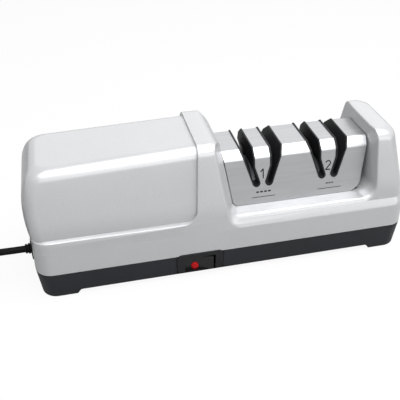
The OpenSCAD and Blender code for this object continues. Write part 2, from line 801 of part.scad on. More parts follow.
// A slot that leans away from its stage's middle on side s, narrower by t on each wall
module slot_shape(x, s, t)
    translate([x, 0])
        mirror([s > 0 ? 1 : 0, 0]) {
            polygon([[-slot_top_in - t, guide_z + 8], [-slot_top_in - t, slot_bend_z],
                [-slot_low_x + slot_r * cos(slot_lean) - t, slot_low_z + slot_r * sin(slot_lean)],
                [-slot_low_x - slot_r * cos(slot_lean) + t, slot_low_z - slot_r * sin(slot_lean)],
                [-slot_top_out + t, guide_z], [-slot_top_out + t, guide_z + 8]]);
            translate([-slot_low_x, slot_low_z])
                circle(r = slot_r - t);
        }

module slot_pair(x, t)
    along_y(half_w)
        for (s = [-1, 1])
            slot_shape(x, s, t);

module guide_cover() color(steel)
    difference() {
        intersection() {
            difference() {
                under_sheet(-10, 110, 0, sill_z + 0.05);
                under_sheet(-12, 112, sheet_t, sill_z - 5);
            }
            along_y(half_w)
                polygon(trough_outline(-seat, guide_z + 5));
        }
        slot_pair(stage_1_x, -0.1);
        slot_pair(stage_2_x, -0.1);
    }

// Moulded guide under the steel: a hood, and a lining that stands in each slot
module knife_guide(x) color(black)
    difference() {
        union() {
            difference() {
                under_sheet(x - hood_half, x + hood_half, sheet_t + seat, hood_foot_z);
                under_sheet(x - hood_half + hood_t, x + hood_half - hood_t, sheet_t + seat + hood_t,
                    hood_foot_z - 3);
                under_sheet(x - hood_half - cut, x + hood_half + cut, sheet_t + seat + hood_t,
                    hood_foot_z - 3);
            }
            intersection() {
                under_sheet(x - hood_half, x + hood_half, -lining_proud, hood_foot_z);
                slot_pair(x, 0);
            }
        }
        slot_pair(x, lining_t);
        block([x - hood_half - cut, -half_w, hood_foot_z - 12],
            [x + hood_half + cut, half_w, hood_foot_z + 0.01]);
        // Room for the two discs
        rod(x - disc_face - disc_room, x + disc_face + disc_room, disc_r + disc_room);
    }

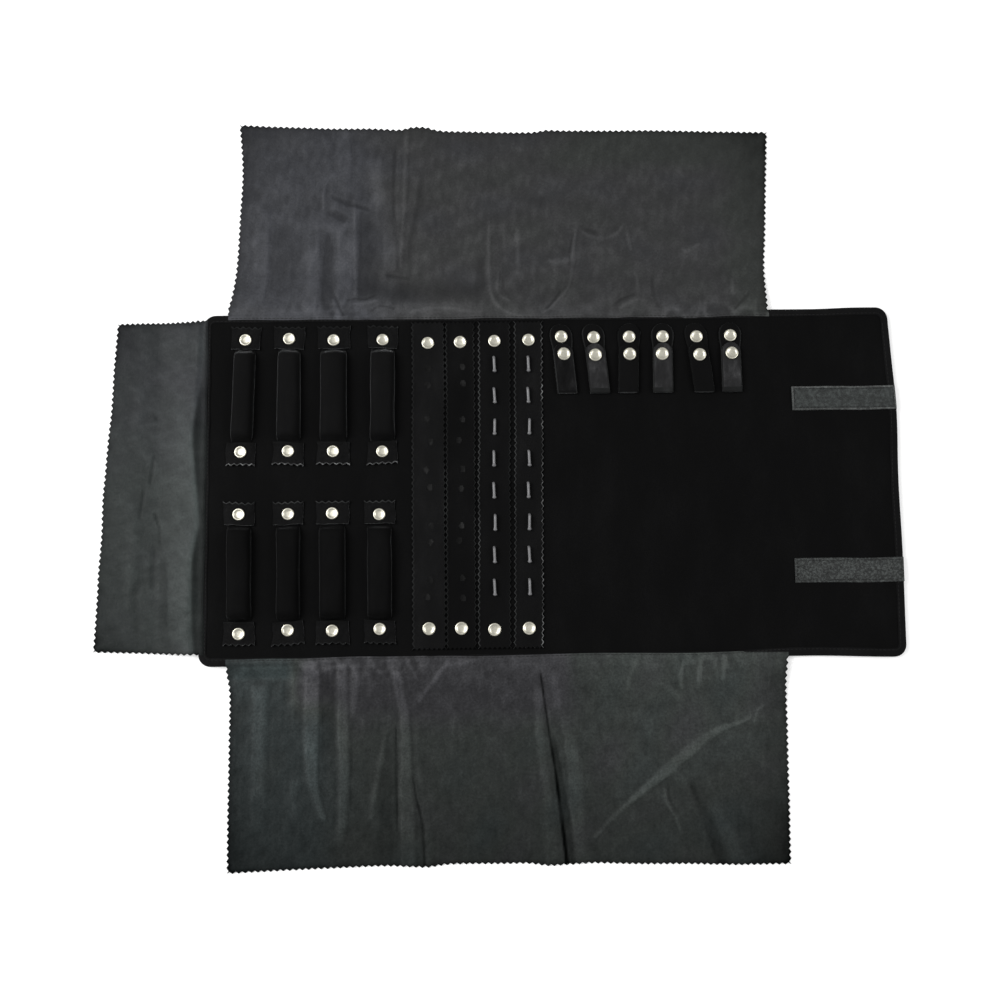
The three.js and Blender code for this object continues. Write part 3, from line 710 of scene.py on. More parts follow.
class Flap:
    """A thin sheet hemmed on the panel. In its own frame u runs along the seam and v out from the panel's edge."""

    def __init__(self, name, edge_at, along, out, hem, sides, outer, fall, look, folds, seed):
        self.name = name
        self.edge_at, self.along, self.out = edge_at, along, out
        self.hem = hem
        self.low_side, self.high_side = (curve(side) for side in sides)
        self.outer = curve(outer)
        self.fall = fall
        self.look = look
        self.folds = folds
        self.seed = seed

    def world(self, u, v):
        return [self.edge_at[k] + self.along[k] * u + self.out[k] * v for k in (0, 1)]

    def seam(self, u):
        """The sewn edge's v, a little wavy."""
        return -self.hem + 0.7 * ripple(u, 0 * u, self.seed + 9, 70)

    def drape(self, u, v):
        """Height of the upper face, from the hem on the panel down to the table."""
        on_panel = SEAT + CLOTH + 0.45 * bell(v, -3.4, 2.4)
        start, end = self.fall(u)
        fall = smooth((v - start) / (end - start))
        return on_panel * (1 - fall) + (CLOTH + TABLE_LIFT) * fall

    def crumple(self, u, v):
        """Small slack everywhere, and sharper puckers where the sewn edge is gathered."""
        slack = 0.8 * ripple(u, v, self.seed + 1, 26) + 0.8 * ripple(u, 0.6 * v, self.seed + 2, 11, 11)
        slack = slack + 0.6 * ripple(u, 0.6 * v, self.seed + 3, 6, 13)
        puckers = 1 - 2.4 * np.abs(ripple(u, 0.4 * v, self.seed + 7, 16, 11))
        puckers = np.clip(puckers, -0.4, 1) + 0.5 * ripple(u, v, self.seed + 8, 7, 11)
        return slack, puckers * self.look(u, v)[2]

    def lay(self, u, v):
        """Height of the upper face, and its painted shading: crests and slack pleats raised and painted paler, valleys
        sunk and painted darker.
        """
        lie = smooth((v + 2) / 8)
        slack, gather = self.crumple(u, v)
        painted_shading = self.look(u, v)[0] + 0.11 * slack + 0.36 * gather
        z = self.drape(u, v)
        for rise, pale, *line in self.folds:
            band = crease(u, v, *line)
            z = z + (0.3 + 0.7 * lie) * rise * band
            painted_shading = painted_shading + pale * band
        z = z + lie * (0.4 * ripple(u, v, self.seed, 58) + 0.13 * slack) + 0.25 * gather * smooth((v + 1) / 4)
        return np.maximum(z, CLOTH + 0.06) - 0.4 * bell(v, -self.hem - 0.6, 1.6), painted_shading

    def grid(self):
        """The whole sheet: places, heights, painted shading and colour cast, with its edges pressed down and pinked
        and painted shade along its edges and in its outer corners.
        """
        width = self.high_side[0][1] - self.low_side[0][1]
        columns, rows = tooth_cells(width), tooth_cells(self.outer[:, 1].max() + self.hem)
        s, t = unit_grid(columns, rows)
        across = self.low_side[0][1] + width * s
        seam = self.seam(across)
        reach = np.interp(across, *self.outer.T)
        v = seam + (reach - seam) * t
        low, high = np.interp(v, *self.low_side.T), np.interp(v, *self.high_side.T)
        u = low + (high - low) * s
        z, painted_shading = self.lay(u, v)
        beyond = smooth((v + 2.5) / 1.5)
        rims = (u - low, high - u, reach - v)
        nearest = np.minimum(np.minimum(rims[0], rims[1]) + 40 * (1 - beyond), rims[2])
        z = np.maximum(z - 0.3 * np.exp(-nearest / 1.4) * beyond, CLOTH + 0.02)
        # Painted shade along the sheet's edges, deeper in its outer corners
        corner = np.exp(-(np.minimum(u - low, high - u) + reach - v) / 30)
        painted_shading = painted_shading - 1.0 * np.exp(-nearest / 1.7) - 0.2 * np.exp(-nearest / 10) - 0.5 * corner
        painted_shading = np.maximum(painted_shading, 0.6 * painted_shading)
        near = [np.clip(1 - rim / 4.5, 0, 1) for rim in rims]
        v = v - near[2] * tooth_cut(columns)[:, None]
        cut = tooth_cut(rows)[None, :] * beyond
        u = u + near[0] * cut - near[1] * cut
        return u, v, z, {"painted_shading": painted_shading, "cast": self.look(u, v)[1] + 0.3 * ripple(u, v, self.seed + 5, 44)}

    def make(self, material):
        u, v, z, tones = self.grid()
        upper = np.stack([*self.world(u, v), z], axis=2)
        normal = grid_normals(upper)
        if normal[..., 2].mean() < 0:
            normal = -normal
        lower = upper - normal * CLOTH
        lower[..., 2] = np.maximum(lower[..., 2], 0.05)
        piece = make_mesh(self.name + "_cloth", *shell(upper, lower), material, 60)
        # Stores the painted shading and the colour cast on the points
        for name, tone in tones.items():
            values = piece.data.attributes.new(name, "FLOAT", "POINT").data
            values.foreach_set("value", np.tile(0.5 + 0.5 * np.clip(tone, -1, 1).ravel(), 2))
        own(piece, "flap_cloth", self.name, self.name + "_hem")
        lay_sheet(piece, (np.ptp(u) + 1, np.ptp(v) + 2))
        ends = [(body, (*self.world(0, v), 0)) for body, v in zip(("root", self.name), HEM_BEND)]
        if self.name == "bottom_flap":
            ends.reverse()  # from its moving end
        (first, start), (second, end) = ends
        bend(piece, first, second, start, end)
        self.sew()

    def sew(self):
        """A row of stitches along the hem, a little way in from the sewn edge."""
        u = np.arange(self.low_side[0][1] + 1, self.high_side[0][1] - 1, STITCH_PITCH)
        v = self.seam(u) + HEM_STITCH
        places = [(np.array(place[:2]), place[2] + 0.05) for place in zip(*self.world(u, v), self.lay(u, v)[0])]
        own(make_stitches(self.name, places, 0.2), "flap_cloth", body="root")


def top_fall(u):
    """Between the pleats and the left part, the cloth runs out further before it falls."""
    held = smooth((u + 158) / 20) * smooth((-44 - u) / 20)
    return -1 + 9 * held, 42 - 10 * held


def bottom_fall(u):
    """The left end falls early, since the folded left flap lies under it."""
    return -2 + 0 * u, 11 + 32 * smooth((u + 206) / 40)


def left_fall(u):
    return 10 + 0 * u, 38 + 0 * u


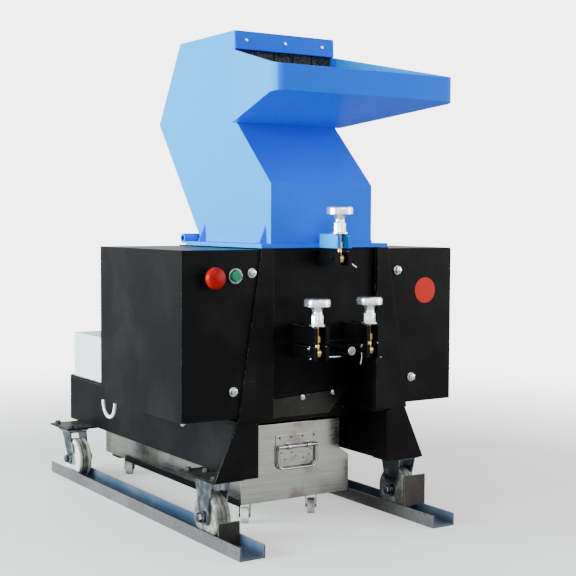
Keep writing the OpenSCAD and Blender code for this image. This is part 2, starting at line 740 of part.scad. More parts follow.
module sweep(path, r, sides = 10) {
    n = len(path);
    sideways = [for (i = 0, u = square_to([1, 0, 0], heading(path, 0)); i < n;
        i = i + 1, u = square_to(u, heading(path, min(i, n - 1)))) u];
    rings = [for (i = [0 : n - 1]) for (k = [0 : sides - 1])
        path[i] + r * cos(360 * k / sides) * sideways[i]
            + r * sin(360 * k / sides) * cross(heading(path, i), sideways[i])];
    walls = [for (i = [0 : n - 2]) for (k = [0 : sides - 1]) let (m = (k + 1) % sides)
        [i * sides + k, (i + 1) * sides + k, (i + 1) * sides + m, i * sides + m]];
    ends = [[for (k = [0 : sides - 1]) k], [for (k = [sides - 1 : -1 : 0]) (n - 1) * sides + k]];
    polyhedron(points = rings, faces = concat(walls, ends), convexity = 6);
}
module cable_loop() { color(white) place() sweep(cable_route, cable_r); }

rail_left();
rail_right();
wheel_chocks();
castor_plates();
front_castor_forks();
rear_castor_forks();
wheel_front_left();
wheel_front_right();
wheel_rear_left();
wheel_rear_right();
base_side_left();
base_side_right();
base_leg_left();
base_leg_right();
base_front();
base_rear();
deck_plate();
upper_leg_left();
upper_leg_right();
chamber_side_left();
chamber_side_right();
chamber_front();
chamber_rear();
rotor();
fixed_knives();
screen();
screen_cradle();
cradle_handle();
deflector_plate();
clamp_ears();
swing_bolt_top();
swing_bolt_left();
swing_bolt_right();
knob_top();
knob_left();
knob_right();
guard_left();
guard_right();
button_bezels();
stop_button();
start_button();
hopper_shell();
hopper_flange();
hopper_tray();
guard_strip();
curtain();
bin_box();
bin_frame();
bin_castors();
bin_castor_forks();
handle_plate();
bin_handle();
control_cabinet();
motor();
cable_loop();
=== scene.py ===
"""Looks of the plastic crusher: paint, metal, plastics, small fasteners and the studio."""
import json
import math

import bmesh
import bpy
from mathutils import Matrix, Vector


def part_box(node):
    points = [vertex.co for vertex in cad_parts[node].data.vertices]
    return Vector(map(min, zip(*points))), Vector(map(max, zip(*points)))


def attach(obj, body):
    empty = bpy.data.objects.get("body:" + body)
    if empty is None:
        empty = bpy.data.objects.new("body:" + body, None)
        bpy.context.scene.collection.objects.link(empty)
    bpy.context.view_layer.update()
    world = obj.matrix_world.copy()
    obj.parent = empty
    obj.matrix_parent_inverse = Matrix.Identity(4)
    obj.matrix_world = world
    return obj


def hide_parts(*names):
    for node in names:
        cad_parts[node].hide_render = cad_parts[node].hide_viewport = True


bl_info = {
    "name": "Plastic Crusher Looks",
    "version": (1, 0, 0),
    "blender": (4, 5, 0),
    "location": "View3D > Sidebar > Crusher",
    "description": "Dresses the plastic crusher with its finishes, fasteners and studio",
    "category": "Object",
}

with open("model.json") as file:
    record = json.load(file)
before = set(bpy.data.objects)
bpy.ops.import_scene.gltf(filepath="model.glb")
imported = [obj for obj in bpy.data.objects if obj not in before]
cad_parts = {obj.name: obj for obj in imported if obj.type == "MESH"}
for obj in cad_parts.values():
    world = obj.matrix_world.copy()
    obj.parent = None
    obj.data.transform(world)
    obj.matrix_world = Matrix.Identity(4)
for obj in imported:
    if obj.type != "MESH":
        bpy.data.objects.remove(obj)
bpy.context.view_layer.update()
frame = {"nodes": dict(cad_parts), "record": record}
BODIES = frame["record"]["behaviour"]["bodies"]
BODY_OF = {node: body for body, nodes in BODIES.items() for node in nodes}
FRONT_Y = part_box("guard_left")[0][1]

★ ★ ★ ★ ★

**Written problem:** Quote nothing but the lines that run from the line containing "rail_left();" through the line containing "cad_parts[node].hide_render = cad_parts[node].hide_viewport", keeping both of them word for word.

**Written response:**
rail_left();
rail_right();
wheel_chocks();
castor_plates();
front_castor_forks();
rear_castor_forks();
wheel_front_left();
wheel_front_right();
wheel_rear_left();
wheel_rear_right();
base_side_left();
base_side_right();
base_leg_left();
base_leg_right();
base_front();
base_rear();
deck_plate();
upper_leg_left();
upper_leg_right();
chamber_side_left();
chamber_side_right();
chamber_front();
chamber_rear();
rotor();
fixed_knives();
screen();
screen_cradle();
cradle_handle();
deflector_plate();
clamp_ears();
swing_bolt_top();
swing_bolt_left();
swing_bolt_right();
knob_top();
knob_left();
knob_right();
guard_left();
guard_right();
button_bezels();
stop_button();
start_button();
hopper_shell();
hopper_flange();
hopper_tray();
guard_strip();
curtain();
bin_box();
bin_frame();
bin_castors();
bin_castor_forks();
handle_plate();
bin_handle();
control_cabinet();
motor();
cable_loop();
=== scene.py ===
"""Looks of the plastic crusher: paint, metal, plastics, small fasteners and the studio."""
import json
import math

import bmesh
import bpy
from mathutils import Matrix, Vector


def part_box(node):
    points = [vertex.co for vertex in cad_parts[node].data.vertices]
    return Vector(map(min, zip(*points))), Vector(map(max, zip(*points)))


def attach(obj, body):
    empty = bpy.data.objects.get("body:" + body)
    if empty is None:
        empty = bpy.data.objects.new("body:" + body, None)
        bpy.context.scene.collection.objects.link(empty)
    bpy.context.view_layer.update()
    world = obj.matrix_world.copy()
    obj.parent = empty
    obj.matrix_parent_inverse = Matrix.Identity(4)
    obj.matrix_world = world
    return obj


def hide_parts(*names):
    for node in names:
        cad_parts[node].hide_render = cad_parts[node].hide_viewport = True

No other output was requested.